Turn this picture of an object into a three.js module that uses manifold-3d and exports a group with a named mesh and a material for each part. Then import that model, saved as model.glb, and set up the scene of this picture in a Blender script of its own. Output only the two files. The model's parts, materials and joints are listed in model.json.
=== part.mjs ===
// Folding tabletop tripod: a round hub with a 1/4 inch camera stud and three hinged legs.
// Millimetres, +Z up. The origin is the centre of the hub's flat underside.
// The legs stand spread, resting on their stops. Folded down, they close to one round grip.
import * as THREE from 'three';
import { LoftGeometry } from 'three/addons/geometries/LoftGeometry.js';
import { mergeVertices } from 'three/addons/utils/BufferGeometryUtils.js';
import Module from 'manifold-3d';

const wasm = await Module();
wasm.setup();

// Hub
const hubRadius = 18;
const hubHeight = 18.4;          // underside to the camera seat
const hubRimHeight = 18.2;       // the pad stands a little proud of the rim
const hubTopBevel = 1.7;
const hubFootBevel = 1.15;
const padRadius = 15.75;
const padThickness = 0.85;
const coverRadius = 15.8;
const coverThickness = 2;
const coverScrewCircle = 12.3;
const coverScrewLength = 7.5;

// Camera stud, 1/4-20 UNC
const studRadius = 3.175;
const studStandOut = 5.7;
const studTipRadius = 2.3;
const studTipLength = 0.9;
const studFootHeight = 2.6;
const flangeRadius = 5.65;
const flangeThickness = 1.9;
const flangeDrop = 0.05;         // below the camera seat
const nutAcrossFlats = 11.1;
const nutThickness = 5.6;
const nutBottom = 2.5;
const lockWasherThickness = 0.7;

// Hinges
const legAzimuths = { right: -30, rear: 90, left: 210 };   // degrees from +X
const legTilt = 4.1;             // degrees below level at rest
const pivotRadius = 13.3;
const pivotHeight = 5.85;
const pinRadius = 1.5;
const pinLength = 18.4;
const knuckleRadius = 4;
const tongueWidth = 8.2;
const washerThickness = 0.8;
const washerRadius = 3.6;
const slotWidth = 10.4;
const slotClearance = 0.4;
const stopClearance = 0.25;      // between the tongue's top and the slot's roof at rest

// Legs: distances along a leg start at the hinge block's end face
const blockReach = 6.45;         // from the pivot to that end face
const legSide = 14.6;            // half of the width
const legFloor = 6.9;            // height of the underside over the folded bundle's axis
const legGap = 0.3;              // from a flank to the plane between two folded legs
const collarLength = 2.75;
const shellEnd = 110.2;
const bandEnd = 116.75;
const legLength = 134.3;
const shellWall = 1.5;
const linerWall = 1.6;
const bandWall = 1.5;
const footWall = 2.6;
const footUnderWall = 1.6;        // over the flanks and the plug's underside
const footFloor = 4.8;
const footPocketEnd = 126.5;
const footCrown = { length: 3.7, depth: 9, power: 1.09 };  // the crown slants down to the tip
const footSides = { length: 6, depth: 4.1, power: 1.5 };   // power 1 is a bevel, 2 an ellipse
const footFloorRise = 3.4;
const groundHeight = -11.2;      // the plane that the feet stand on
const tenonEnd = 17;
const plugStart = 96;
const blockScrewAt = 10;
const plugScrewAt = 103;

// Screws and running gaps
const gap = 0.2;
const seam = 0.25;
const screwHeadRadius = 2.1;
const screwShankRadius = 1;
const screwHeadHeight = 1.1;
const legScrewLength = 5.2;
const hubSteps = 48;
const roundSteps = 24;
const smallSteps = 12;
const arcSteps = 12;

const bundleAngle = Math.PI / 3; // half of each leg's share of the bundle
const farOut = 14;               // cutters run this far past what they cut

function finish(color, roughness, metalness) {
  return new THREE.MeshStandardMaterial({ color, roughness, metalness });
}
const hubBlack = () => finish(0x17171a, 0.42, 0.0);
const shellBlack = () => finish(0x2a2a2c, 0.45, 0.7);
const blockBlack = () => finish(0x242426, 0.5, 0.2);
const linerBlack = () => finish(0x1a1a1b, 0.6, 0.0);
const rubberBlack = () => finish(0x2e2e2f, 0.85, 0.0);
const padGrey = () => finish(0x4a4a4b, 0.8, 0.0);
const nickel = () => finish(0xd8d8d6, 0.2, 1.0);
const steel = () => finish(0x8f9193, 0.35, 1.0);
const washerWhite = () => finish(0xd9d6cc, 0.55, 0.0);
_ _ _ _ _
- **WRITTEN PROBLEM**:
Return every line exactly.

- **THE OUTPUT**:
Turn this picture of an object into a three.js module that uses manifold-3d and exports a group with a named mesh and a material for each part. Then import that model, saved as model.glb, and set up the scene of this picture in a Blender script of its own. Output only the two files. The model's parts, materials and joints are listed in model.json.
=== part.mjs ===
// Folding tabletop tripod: a round hub with a 1/4 inch camera stud and three hinged legs.
// Millimetres, +Z up. The origin is the centre of the hub's flat underside.
// The legs stand spread, resting on their stops. Folded down, they close to one round grip.
import * as THREE from 'three';
import { LoftGeometry } from 'three/addons/geometries/LoftGeometry.js';
import { mergeVertices } from 'three/addons/utils/BufferGeometryUtils.js';
import Module from 'manifold-3d';

const wasm = await Module();
wasm.setup();

// Hub
const hubRadius = 18;
const hubHeight = 18.4;          // underside to the camera seat
const hubRimHeight = 18.2;       // the pad stands a little proud of the rim
const hubTopBevel = 1.7;
const hubFootBevel = 1.15;
const padRadius = 15.75;
const padThickness = 0.85;
const coverRadius = 15.8;
const coverThickness = 2;
const coverScrewCircle = 12.3;
const coverScrewLength = 7.5;

// Camera stud, 1/4-20 UNC
const studRadius = 3.175;
const studStandOut = 5.7;
const studTipRadius = 2.3;
const studTipLength = 0.9;
const studFootHeight = 2.6;
const flangeRadius = 5.65;
const flangeThickness = 1.9;
const flangeDrop = 0.05;         // below the camera seat
const nutAcrossFlats = 11.1;
const nutThickness = 5.6;
const nutBottom = 2.5;
const lockWasherThickness = 0.7;

// Hinges
const legAzimuths = { right: -30, rear: 90, left: 210 };   // degrees from +X
const legTilt = 4.1;             // degrees below level at rest
const pivotRadius = 13.3;
const pivotHeight = 5.85;
const pinRadius = 1.5;
const pinLength = 18.4;
const knuckleRadius = 4;
const tongueWidth = 8.2;
const washerThickness = 0.8;
const washerRadius = 3.6;
const slotWidth = 10.4;
const slotClearance = 0.4;
const stopClearance = 0.25;      // between the tongue's top and the slot's roof at rest

// Legs: distances along a leg start at the hinge block's end face
const blockReach = 6.45;         // from the pivot to that end face
const legSide = 14.6;            // half of the width
const legFloor = 6.9;            // height of the underside over the folded bundle's axis
const legGap = 0.3;              // from a flank to the plane between two folded legs
const collarLength = 2.75;
const shellEnd = 110.2;
const bandEnd = 116.75;
const legLength = 134.3;
const shellWall = 1.5;
const linerWall = 1.6;
const bandWall = 1.5;
const footWall = 2.6;
const footUnderWall = 1.6;        // over the flanks and the plug's underside
const footFloor = 4.8;
const footPocketEnd = 126.5;
const footCrown = { length: 3.7, depth: 9, power: 1.09 };  // the crown slants down to the tip
const footSides = { length: 6, depth: 4.1, power: 1.5 };   // power 1 is a bevel, 2 an ellipse
const footFloorRise = 3.4;
const groundHeight = -11.2;      // the plane that the feet stand on
const tenonEnd = 17;
const plugStart = 96;
const blockScrewAt = 10;
const plugScrewAt = 103;

// Screws and running gaps
const gap = 0.2;
const seam = 0.25;
const screwHeadRadius = 2.1;
const screwShankRadius = 1;
const screwHeadHeight = 1.1;
const legScrewLength = 5.2;
const hubSteps = 48;
const roundSteps = 24;
const smallSteps = 12;
const arcSteps = 12;

const bundleAngle = Math.PI / 3; // half of each leg's share of the bundle
const farOut = 14;               // cutters run this far past what they cut

function finish(color, roughness, metalness) {
  return new THREE.MeshStandardMaterial({ color, roughness, metalness });
}
const hubBlack = () => finish(0x17171a, 0.42, 0.0);
const shellBlack = () => finish(0x2a2a2c, 0.45, 0.7);
const blockBlack = () => finish(0x242426, 0.5, 0.2);
const linerBlack = () => finish(0x1a1a1b, 0.6, 0.0);
const rubberBlack = () => finish(0x2e2e2f, 0.85, 0.0);
const padGrey = () => finish(0x4a4a4b, 0.8, 0.0);
const nickel = () => finish(0xd8d8d6, 0.2, 1.0);
const steel = () => finish(0x8f9193, 0.35, 1.0);
const washerWhite = () => finish(0xd9d6cc, 0.55, 0.0);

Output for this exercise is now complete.